PARLIAMENT OF ZIMBABWE

Tuesday, 5th February, 2013

The Senate met at Half-past Two O’clock p.m.

PRAYERS

(MADAM PRESIDENT in the Chair)

ANNOUNCEMENTS BY MADAM PRESIDENT

MDC-T CHANGES TO THERMATIC COMMITTEE MEMBERSHIP

MADAM PRESIDENT: I wish to advise the Senate that the

MDC-T Party has nominated Hon. Senator Masara to serve on the HIV/AIDS and Indigenization and Empowerment Committees. The same Party has also advised of the change in Committees in which Hon.

Senator S Ncube serves. She moves from the Thematic Committee on Peace and Security to the Thematic Committee on Human Rights.

ZIMBABWE WOMEN PARLIAMENTARY CAUCUS STRATEGIC

PLANNING WORKSHOP

MADAM PRESIDENT: I wish to inform the Senate that all members of the Zimbabwe Women Parliamentary Caucus are invited to a strategic planning workshop to be held from the 8th to the 11th of February 2013 at Kadoma Hotel and Conference Centre. The bus leaves Parliament Building at 0900hrs on Friday, the 8th of April, 2013.

SWITCHING OFF OF CELLPHONES

MADAM PRESIDENT: May I remind hon. senators to switch off  cellphones or put them on silent.

VISITORS IN THE SENATE GALLERY

MADAM PRESIDENT:  I am pleased to recognise the presence

in this gallery of the students and teachers from Mabelreign Girls High School, you are most welcome.

MOTION 

PRESIDENTIAL SPEECH: DEBATE ON ADDRESS

First Order read: Adjourned debate on motion in reply to the

Presidential Speech.

Question again proposed.

SENATOR MAKUNDE:  Thank you Madam President. First of

all, I would like to say compliments of the new season to all members of the Senate including you Madam President.  Since it is the beginning of the year, there is not much to talk about, but there is a Presidential

Speech in front of us and I think I will also add a few comments on it.

Let me begin by thanking you for allowing me this time to address the Senate. Madam President.  My speech will rather be a short comment on a few issues in response to the historic speech that was delivered to this House by His Excellency, The President Cde R. G. Mugabe on the occasion of the Official Opening of the 5th Session of the Seventh Parliament of Zimbabwe.

Madam President, His Excellency raised some issues in his address but the first one was an acknowledgement of the work done by our Select Committee on COPAC.  In his address, he said the growing mutual collaboration is commendable.  The togetherness that was shown by the team that worked on the Constitution should be a role model to all Zimbabweans.  I want to thank the Inclusive Government as a whole on this job well done and if other members were from this Senate, it means they also represented us all.  It makes us the heroes of our time.  I also want to personally share with all Zimbabweans across the political parties that what we have witnessed during the process of the

Constitution making should be maintained and continue to build upon.
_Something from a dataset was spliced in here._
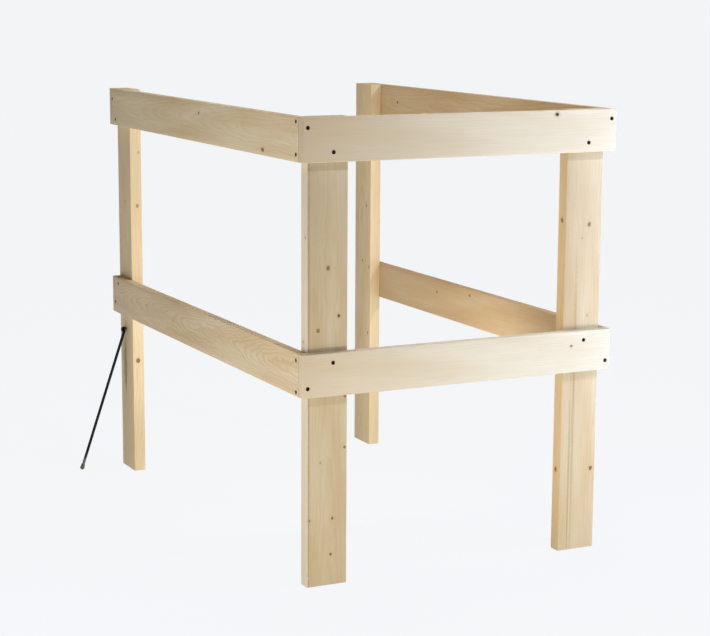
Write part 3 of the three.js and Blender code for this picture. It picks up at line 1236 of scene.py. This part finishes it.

I want to thank the COPAC Select Committee and all those who gave them advice and moral support, even if I know it was a tough task.  His Excellency also talked about the forthcoming core-hosting of the 2013 United Nations World Tourism General Assembly which will take place on our Zimbabwean soil.  Madam President, this event will not only be happening in Victoria Falls, Victoria Falls will only be a venue for the conference, the visitors are going to spread into the country.  It will be a time for us as Zimbabweans to prove to the visitors and to the whole world that Zimbabwe is one, peace loving and a development loving nation.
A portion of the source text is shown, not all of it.